[BEGIN]

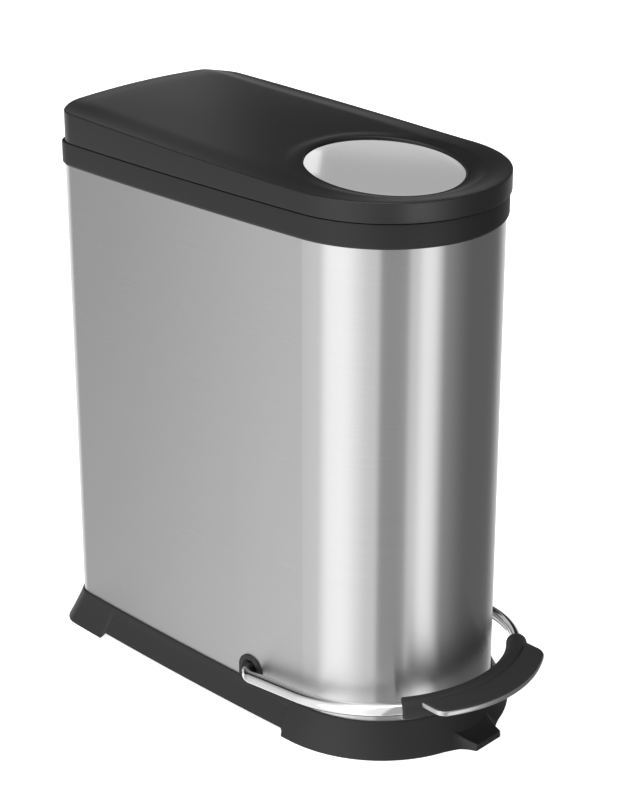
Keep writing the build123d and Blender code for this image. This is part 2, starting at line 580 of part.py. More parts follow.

[END]
[BEGIN]

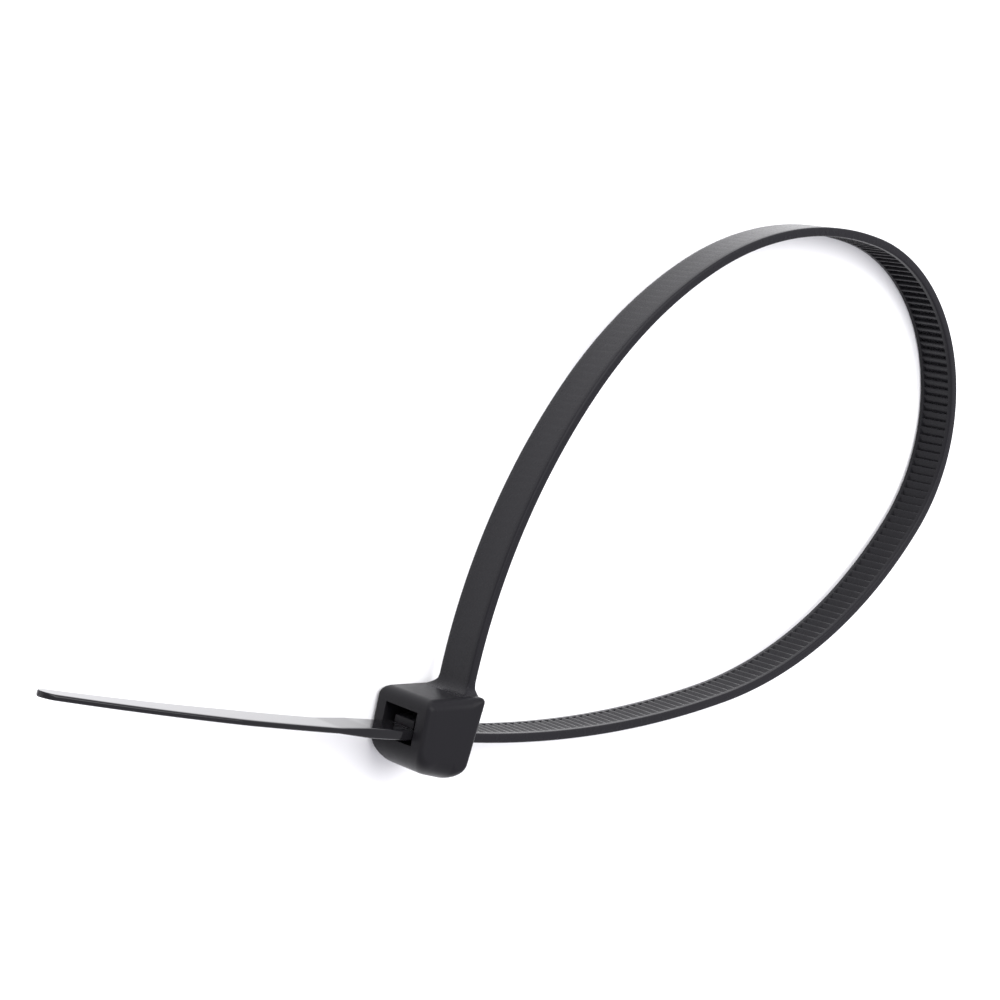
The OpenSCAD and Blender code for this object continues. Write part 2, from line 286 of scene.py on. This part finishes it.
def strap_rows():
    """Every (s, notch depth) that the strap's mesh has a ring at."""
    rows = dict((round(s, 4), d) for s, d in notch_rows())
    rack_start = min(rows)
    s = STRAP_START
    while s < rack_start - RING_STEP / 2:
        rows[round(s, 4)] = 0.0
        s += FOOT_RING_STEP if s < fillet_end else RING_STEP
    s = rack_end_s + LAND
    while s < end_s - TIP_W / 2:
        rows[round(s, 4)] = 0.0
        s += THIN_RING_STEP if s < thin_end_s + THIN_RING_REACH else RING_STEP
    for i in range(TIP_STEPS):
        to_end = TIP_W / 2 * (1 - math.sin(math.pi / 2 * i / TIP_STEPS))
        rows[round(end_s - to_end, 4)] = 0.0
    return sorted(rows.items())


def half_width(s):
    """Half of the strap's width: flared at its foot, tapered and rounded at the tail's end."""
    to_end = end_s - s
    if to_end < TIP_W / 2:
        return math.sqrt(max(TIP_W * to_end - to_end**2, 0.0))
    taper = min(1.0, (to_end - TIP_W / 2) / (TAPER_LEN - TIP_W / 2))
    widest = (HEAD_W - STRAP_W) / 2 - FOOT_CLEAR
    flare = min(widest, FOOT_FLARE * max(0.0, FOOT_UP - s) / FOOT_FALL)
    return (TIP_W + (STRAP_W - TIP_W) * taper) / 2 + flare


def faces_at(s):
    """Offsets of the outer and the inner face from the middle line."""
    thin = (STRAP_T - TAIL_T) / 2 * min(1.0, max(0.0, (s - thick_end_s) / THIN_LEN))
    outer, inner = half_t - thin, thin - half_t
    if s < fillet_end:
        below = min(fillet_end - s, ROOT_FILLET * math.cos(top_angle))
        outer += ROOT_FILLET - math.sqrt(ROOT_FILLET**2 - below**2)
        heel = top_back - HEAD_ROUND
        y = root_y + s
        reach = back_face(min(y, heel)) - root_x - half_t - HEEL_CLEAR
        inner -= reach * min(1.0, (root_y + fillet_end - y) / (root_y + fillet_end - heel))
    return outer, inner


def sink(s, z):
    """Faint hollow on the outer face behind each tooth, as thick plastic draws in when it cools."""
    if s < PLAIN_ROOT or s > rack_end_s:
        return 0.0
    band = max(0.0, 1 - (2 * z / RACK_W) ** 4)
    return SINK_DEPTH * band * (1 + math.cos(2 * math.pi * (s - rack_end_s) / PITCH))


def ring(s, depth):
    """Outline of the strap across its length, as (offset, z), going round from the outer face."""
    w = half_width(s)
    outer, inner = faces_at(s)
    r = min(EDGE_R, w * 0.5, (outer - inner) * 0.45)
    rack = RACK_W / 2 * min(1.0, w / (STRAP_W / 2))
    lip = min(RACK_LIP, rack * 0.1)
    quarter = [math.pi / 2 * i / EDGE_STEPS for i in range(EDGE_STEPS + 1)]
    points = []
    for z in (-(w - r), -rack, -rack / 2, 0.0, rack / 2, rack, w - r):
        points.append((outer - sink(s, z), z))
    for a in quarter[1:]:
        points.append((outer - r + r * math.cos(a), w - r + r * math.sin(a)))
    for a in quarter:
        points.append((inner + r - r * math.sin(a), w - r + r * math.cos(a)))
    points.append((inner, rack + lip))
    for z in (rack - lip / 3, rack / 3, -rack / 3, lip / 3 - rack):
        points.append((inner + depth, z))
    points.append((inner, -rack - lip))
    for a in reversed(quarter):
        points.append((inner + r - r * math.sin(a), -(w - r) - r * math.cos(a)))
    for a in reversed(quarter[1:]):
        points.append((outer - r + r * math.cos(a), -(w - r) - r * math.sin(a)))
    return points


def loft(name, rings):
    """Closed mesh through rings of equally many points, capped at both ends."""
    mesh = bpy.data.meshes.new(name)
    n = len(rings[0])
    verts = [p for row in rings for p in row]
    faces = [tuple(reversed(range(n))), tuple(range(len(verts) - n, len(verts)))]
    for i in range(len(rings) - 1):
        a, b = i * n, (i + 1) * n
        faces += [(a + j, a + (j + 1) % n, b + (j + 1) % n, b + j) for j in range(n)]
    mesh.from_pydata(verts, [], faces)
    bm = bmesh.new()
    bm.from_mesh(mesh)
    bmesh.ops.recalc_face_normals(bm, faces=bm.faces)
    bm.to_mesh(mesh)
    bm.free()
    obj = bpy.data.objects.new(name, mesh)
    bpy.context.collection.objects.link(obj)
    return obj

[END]

▶ [WHAT THE TASK REQUIRES]: From the line that contains "The OpenSCAD and" through the line that contains "return sorted(rows.items())", reproduce every line exactly, both end lines included.

▶ [ANSWER BELOW]:
The OpenSCAD and Blender code for this object continues. Write part 2, from line 286 of scene.py on. This part finishes it.
def strap_rows():
    """Every (s, notch depth) that the strap's mesh has a ring at."""
    rows = dict((round(s, 4), d) for s, d in notch_rows())
    rack_start = min(rows)
    s = STRAP_START
    while s < rack_start - RING_STEP / 2:
        rows[round(s, 4)] = 0.0
        s += FOOT_RING_STEP if s < fillet_end else RING_STEP
    s = rack_end_s + LAND
    while s < end_s - TIP_W / 2:
        rows[round(s, 4)] = 0.0
        s += THIN_RING_STEP if s < thin_end_s + THIN_RING_REACH else RING_STEP
    for i in range(TIP_STEPS):
        to_end = TIP_W / 2 * (1 - math.sin(math.pi / 2 * i / TIP_STEPS))
        rows[round(end_s - to_end, 4)] = 0.0
    return sorted(rows.items())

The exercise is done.